# Any Virginia Cubers?



## brododragon (Feb 5, 2020)

Haven't seen any on the forums yet.


----------



## TipsterTrickster (Feb 5, 2020)

I was one like a few months ago, but recently moved to Maine.


----------



## brododragon (Feb 5, 2020)

TipsterTrickster said:


> I was one like a few months ago, but recently moved to Maine.


 I can’t find any comps either. The closest one is in Maryland.


----------



## WarriorCatCuber (Feb 5, 2020)

brododragon said:


> I can’t find any comps either. The closest one is in Maryland.


How far is maryland from where you live ?


----------



## Mike Hughey (Feb 5, 2020)

I notice Ben White ran a couple of competitions in Fredericksburg a couple of years ago, but it seems he has not competed since the last one. Sorry to see that. You should try to see if you can get to a competition in Maryland - I'm sure it would be worth the trip.

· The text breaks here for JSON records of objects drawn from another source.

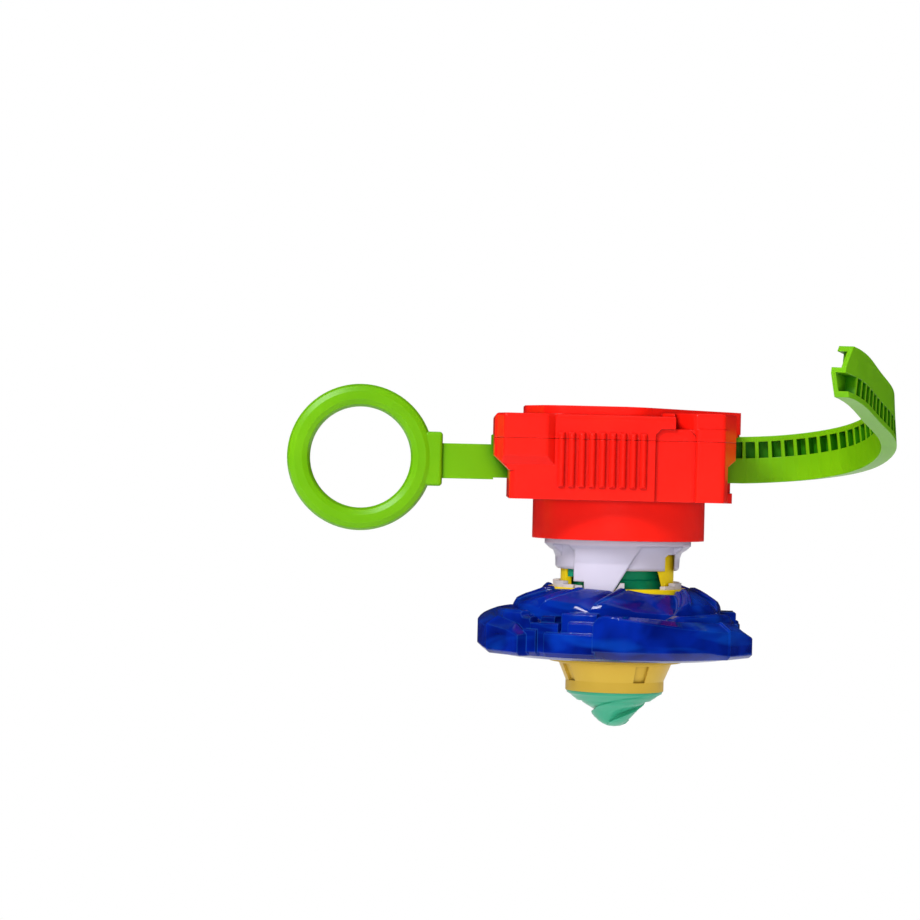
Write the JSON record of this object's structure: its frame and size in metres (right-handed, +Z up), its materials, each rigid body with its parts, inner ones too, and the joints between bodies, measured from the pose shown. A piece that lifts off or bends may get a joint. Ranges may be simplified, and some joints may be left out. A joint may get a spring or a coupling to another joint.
{
  "type": "spinning top launcher",
  "caption": "Hand-held launcher whose toothed pull strip spins a geared prong rotor, with a bladed spinning top clipped under it.",
  "frame": {"origin": "on the spin axis, at the middle height of the finger grips", "axes": "+Z up along the spin axis, away from the top's tip; +X along the strip towards its curled free end; +Y towards the back grip panel"},
  "size_m": [0.1046, 0.0805, 0.066],
  "materials": {
    "housing_red": "glossy moulded red plastic",
    "strip_green": "glossy moulded lime green plastic",
    "rotor_white": "satin lavender white plastic",
    "gear_white": "natural acetal",
    "ring_blue": "translucent deep blue polycarbonate",
    "click_white": "satin white plastic",
    "frame_yellow": "glossy yellow plastic",
    "base_yellow": "satin mustard yellow plastic",
    "core_green": "dark green translucent plastic",
    "tip_green": "satin mint green plastic",
    "steel": "zinc plated steel",
    "weight_metal": "tumbled zinc alloy",
    "bush_brass": "plain brass"
  },
  "bodies": {
    "housing": {"upper_shell": "housing_red", "lower_shell": "housing_red", "housing_screws": "steel", "spindle_bush": "bush_brass"},
    "strip": {"rip_strip": "strip_green", "rip_strip_tail": "strip_green"},
    "rotor": {"rotor": "rotor_white", "pinion": "gear_white", "spindle_washer": "steel", "spindle_screw": "steel"},
    "top": {"blade_ring": "ring_blue", "click_ring": "click_white", "frame_plate": "frame_yellow", "ring_screws": "steel", "weight_ring": "weight_metal", "base": "base_yellow"},
    "core": {"lock_core": "core_green", "core_screw": "steel", "tip": "tip_green", "core_spring": "steel"}
  },
  "joints": [
    {"name": "strip_pull", "type": "slide", "parent": "housing", "child": "strip", "axis": [1, 0, 0], "range_m": [-0.1, 0.0085], "deforming": ["rip_strip_tail"]},
    {"name": "rotor_spin", "type": "hinge", "parent": "housing", "child": "rotor", "pos_m": [0, 0, 0], "axis": [0, 0, 1], "range_deg": [-110, 1210]},
    {"name": "top_release", "type": "slide", "parent": "rotor", "child": "top", "axis": [0, 0, 1], "range_m": [-0.03, 0]},
    {"name": "core_press", "type": "slide", "parent": "top", "child": "core", "axis": [0, 0, 1], "range_m": [-0.0012, 0], "stiffness_N_per_m": 600, "springref_m": 0.003, "deforming": ["core_spring"]}
  ],
  "couplings": [
    {"joint": "rotor_spin", "follows": "strip_pull", "rad_per_m": -209.44}
  ]
}
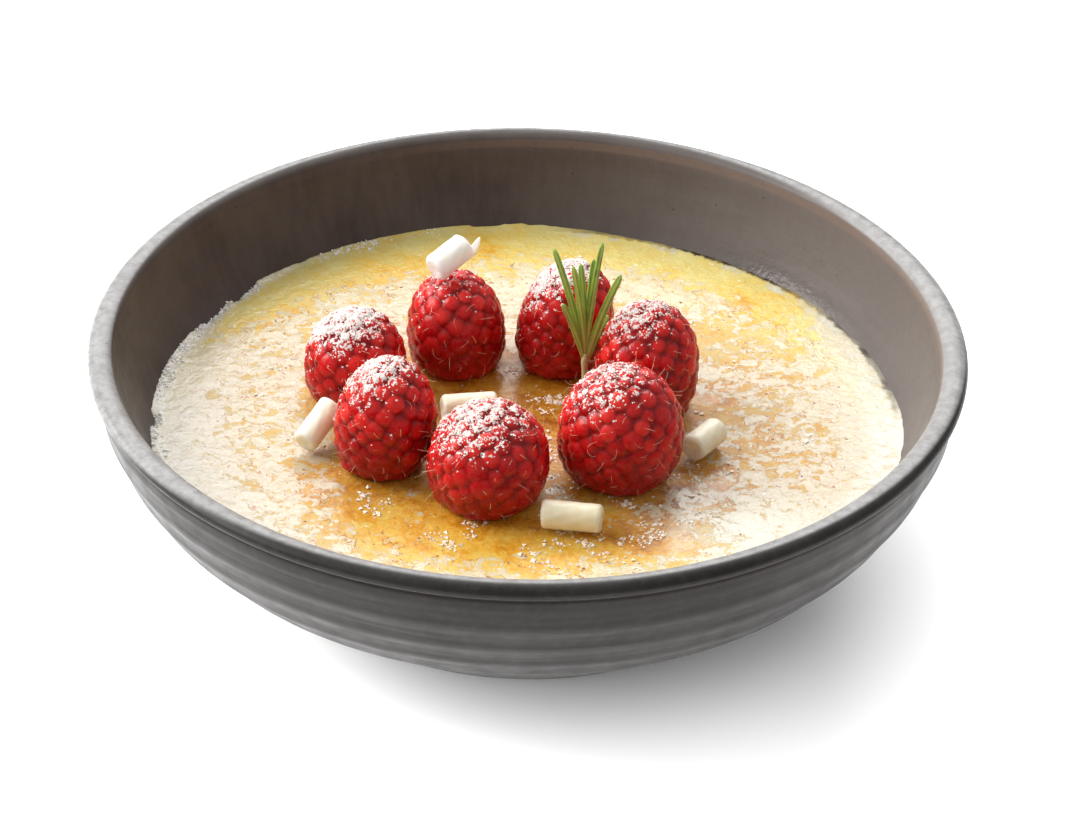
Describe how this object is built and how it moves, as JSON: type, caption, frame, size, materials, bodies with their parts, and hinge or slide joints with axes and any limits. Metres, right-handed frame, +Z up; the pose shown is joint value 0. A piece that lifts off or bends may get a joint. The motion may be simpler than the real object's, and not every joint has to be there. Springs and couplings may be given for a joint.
{
  "type": "creme brulee",
  "caption": "Round stoneware bowl of set custard with a caramelised top, a ring of raspberries, white chocolate curls and a sprig of rosemary.",
  "frame": {"origin": "on the surface that the bowl stands on, at the centre of its foot ring", "axes": "+Z up; +X to the right and -Y to the front as the bowl is shown"},
  "size_m": [0.16, 0.16, 0.0671],
  "materials": {
    "stoneware": "satin warm grey glaze, darker inside, that breaks to copper brown at the rim's edges, with faint throwing rings and fine specks",
    "custard": "glossy, finely bubbled burnt sugar over pale yellow custard, amber to brown where it is most caramelised",
    "raspberry": "deep red translucent drupelets with fine hairs and icing sugar on top",
    "white_chocolate": "smooth ivory, slightly translucent",
    "rosemary": "matt grey-green leaves, paler at the midrib and edges, on a pale green stem"
  },
  "bodies": {
    "root": {"bowl": "stoneware", "custard": "custard", "raspberry_1": "raspberry", "raspberry_2": "raspberry", "raspberry_3": "raspberry", "raspberry_4": "raspberry", "raspberry_5": "raspberry", "raspberry_6": "raspberry", "raspberry_7": "raspberry", "chocolate_curl_1": "white_chocolate", "chocolate_curl_2": "white_chocolate", "chocolate_curl_3": "white_chocolate", "chocolate_curl_4": "white_chocolate", "chocolate_curl_5": "white_chocolate", "rosemary_sprig": "rosemary"}
  },
  "joints": []
}
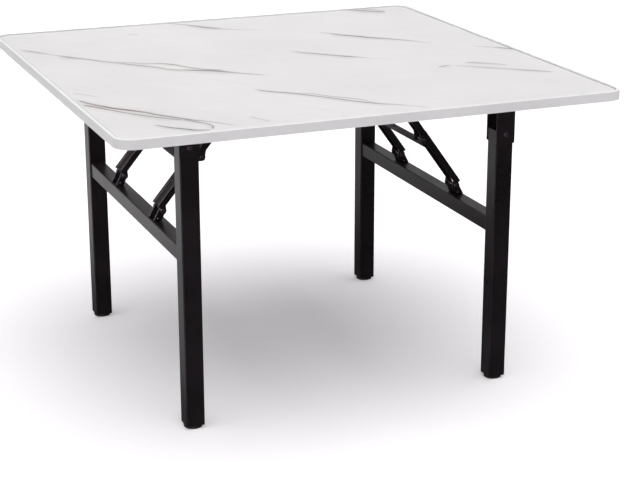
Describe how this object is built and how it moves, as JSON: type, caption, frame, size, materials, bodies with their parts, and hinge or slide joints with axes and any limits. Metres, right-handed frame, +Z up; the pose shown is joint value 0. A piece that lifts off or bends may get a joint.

I'm originally from the Fredericksburg area; I grew up in King George. But that was decades ago. My parents still live there, so I visit about once a year.


----------



## brododragon (Feb 5, 2020)

Maryland is only about an hour, so can I probably do that.


----------



## TipsterTrickster (Feb 5, 2020)

When I lived in VA I would usually go to comps in Maryland and North Carolina, but there is usually a competition twice a year at old dominion university, and then usually one at Maggie walker in Richmond, and one at VCU in Richmond. There was one every year at VT but the guy who organized those recently graduated. Lastly there are usually a couple in northern VA each year. If you keep and eye out some will probably pop up around where you live.


----------



## WarriorCatCuber (Feb 5, 2020)

Go if it's only an hour ! The closest comp to where I live was 4 hours away.


----------



## Spacey10 (May 19, 2020)

I am from northern Virginia, like I am 20 minutes south from DC


----------



## NevEr_QeyX (May 19, 2020)

brododragon said:


> Haven't seen any on the forums yet.


Hmmmm, Brodo lives in virginia *adds further info to hitlist*

NevEr_QeyX: *gets banned for being a stalker*

It's just a prank bro


----------



## Spacey10 (May 19, 2020)

NevEr_QeyX said:


> Hmmmm, Brodo lives in virginia *adds further info to hitlist*


I am sorry, but what is a hitlist?


----------



## NevEr_QeyX (May 19, 2020)

Spacey10 said:


> I am sorry, but what is a hitlist?


What you're on Dunno but it sounds threatening


----------



## brododragon (May 19, 2020)

Spacey10 said:


> I am from northern Virginia, like I am 20 minutes south from DC


Nice. I live about an hour south.


----------